Duruşma savcısı, Ahmet Şık’ın duruşmadan çıkarılmasının reddi hakim talebine gerekçe yapılamayacağını vurgulayarak, tutuklu sanıkların tutukluluk hallerinin devamına karar verilmesini istedi. Başkan, sanıklar ve avukatlara taleplerini sordu. Söz alan sanıklar ve avukatları tahliye talebinde bulundu. Tutuklu sanık Murat Sabuncu, Ahmet Şık’ın savunmasını yapamadığı ve aşağıda bekletildiğini belirterek, bu nedenle kendisinin de savunma yapmayacağını ve aşağıda tutulan Ahmet Şık’ın yanına gitmek istediğini söyledi. Sabuncu’nun bu sözleri duruşma salonunda alkışlanırken, mahkeme başkanı duruşma nizamına uyulması yönünde izleyicileri uyardı.

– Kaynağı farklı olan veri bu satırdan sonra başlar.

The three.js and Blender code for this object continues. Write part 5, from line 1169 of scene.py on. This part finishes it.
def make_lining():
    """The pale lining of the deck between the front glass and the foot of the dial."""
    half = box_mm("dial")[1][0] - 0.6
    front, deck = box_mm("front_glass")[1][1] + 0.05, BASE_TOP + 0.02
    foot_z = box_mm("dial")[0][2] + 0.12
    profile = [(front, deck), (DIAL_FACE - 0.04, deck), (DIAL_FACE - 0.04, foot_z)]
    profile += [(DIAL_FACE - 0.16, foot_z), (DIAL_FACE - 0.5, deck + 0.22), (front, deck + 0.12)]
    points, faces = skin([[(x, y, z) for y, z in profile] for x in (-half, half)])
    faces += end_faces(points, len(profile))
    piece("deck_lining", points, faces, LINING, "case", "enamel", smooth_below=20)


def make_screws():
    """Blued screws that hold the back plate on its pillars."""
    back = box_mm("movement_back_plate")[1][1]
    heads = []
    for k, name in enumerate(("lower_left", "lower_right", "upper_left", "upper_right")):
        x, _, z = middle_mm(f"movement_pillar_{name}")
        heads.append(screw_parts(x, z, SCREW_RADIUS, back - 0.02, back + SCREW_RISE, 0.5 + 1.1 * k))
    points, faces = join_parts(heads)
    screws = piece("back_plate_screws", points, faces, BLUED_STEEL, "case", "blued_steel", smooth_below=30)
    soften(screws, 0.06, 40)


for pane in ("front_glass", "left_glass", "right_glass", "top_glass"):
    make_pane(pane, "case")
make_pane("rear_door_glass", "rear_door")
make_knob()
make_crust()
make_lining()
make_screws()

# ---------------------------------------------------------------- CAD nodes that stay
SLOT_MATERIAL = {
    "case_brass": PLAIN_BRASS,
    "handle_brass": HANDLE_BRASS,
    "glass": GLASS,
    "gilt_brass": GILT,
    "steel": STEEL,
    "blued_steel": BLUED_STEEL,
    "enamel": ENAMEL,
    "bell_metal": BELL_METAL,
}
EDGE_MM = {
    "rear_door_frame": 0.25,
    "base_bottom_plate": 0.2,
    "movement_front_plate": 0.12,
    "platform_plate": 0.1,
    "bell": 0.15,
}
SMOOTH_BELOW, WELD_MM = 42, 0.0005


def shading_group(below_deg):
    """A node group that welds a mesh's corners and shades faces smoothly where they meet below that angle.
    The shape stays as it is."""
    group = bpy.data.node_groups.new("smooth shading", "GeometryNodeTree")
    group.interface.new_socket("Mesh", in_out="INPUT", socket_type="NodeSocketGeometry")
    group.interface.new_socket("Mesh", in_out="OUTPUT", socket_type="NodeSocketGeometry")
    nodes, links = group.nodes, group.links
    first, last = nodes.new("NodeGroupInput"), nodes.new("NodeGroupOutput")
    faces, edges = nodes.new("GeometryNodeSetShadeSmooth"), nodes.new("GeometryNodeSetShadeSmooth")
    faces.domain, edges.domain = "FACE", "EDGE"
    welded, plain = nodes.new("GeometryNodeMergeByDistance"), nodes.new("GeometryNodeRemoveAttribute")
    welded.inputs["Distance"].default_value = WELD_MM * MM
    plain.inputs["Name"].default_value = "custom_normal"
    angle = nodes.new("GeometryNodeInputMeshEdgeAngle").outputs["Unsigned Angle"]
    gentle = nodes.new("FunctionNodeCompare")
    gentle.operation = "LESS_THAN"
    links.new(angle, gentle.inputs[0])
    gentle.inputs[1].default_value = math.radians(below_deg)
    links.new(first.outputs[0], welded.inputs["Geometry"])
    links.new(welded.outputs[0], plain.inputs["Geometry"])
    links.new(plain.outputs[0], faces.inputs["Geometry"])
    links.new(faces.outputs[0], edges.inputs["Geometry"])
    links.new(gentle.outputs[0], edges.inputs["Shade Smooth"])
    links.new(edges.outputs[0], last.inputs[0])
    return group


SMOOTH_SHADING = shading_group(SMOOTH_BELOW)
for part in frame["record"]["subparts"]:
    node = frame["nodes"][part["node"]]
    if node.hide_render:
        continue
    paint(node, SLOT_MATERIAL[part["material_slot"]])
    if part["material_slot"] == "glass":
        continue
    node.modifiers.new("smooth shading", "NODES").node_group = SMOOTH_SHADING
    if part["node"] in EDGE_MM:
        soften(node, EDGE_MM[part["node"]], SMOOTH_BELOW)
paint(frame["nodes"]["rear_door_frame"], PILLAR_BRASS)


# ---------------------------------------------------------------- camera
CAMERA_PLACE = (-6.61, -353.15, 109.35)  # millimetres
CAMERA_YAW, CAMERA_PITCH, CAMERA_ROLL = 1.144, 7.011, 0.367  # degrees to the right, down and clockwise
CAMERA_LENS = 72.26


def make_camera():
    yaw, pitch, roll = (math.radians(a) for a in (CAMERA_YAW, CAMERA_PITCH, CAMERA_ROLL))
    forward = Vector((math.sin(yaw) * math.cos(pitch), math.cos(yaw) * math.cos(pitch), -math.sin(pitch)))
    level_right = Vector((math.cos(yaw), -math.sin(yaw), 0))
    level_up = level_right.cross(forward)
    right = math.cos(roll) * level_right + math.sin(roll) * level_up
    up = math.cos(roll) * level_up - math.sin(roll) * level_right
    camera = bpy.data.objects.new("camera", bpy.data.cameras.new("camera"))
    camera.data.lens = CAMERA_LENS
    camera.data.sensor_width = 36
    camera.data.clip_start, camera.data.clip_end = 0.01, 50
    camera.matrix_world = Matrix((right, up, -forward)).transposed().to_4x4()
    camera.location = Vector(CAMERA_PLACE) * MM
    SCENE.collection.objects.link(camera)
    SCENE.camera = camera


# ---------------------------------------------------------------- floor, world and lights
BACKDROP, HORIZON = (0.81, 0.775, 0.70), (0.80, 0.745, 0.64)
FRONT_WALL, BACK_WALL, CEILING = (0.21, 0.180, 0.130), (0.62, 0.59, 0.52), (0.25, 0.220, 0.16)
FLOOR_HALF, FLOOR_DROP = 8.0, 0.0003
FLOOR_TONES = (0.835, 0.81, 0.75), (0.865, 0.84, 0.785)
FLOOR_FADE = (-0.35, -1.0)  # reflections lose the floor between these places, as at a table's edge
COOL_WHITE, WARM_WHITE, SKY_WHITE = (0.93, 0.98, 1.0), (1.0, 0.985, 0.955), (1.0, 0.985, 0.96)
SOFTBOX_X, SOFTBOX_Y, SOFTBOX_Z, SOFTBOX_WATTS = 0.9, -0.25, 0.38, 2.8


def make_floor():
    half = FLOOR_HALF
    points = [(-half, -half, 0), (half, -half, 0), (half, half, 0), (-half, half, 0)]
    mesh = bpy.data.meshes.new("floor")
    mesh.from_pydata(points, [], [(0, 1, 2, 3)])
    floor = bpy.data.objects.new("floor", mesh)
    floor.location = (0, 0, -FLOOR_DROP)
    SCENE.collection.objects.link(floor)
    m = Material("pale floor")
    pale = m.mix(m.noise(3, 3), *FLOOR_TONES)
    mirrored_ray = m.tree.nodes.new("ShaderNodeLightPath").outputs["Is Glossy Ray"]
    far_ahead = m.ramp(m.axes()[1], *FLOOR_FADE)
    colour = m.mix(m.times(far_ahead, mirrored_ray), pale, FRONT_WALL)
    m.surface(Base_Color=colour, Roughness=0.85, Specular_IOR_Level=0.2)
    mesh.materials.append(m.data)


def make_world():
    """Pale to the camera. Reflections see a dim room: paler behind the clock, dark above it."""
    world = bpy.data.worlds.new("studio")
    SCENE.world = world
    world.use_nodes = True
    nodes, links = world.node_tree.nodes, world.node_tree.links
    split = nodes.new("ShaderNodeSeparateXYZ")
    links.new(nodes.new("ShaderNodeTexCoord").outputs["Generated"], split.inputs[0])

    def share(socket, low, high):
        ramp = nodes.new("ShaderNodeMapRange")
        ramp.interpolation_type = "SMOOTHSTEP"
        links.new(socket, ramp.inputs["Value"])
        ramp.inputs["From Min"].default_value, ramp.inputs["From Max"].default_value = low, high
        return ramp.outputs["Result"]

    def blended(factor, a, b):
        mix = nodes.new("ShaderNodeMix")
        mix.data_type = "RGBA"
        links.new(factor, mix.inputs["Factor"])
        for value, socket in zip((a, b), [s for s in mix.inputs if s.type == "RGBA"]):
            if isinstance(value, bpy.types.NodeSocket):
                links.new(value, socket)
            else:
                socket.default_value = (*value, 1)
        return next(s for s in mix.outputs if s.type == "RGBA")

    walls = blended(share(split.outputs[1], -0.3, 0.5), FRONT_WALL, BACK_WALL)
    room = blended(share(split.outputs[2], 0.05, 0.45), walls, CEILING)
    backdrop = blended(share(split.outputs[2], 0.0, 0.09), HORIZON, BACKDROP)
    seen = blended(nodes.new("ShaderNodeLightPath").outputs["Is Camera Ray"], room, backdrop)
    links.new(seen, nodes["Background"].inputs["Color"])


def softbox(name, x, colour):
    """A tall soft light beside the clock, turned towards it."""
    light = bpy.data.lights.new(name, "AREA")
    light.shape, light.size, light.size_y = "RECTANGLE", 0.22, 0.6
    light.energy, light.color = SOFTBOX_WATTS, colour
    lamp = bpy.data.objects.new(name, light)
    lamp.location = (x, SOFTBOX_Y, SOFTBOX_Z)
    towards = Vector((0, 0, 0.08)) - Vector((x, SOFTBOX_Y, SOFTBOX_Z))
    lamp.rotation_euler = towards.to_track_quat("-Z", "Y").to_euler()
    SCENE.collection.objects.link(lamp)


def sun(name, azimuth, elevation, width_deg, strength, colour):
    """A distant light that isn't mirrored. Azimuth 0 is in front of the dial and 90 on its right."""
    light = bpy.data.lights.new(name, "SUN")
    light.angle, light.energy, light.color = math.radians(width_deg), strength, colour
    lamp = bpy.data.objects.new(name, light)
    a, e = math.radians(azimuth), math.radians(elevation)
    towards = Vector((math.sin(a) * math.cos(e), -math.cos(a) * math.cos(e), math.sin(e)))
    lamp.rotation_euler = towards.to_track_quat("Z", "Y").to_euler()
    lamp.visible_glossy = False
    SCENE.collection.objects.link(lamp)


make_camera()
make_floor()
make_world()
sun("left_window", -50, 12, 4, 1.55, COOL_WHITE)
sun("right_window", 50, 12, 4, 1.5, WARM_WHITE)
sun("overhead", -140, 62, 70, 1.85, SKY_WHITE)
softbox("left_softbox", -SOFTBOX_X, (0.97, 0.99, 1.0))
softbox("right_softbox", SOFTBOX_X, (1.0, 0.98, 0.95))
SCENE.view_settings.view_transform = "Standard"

AVUKAT SINIRLAMASI GETİRİLDİ
Taleplerin ardından ara veren mahkeme heyeti, tutuklu sanıklar Akın Atalay, Mehmet Murat Sabuncu, Ahmet Şık, Ahmet Kemal Aydoğdu ve Yusuf Emre İper’in tahliye talebini oy çokluğuyla reddetti. Haklarında yakalama kararı bulunan Can Dündar ve İlhan Tanır’ın yakalamalarının infazının beklenmesine hükmeden mahkeme, sanık avukatlarının reddi hakim talebinin değerlendirilmek üzere bir üst mahkeme olan İstanbul 28’inci Ağır Ceza Mahkemesi’ne gönderilmesine karar verdi. SEGBİS kayıtları ve duruşma zabıtlarına yansıyan seyirci müdahalesi ile güvenliği gerekçe göstererek bir sonraki duruşmanın Silivri yerleşkesinde yapılmasına karar veren mahkeme, her sanığa 3 avukat sınırı koydu. Öte yandan sanıklar Akın Atalay, Murat Sabuncu ve Ahmet Şık’ın tutukluluğun devamına ilişkin karara üye hakimlerden biri karşı oy kullandı. Duruşma 9 Mart 2018 tarihine ertelendi.